Since appearing at the British Museum in 2019 Nineb has not made his location known, and according to his Facebook page he currently lives in Ankawa, Iraq. There is no evidence to confirm whether this is actually the case. Varsity has been unable to find any further information as to the current whereabouts or condition of the collections.
“I was roped in as an outsider and did what I could, only motivated by pursuing accountability and the best interests of my community”
Rifts in the Community
However, as Professor Khan told Varsity “the sad thing is this implosion in the Assyrian community. Max Joseph and [another young Assyrian] are at loggerheads with Nineb to the extent that there is a kind of civil war.” Max told Varsity : “Had I not intervened myself and investigated, Nineb would simply have ignored the families, kept the donations himself, and Cambridge would have been none the wiser.”
“Everyone will have an opinion about this in our community but I just wanted to put the facts on table” Max told Varsity, adding: “I was roped in as an outsider and did what I could, only motivated by pursuing accountability and the best interests of my community.
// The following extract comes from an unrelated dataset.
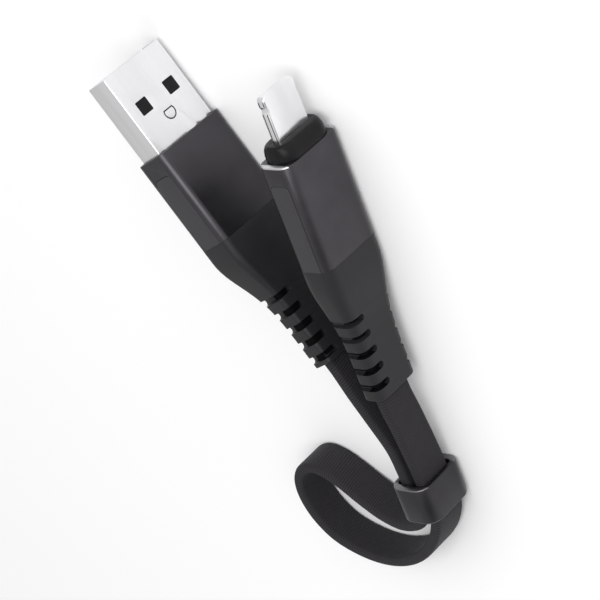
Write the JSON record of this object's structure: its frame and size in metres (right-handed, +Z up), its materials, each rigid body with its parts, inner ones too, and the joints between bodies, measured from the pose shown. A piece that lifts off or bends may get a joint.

I gained nothing else for it.”
“I feel like I have been exploited by two sides.” Professor Khan told Varsity. He went on to explain that while Nineb was still in Cambridge, Max could have solved the problem. He and his friends could go and take the books, but Max doesn’t want to do that mainly because this would solve the problem. He wants to fuel the fire and keep this going.”
Speaking of his involvement with Max Joseph’s series of articles, Professor Khan said that “when I was asked to do an interview I was in a state of despair because I was really frustrated with Nineb. It put me in a difficult position, it drew me into an internal battle within the Assyrian community.” Professor Khan had also contacted Max Joseph with “repeated requests” in which “I asked him to take down the article and he refused”. Professor Khan felt that “it had served its purpose and wanted to go on in a positive spirit, and focus on the positive things in the Assyrian community.”
Nineb Lamassu, the AUAF and the University did not respond to requests for comment.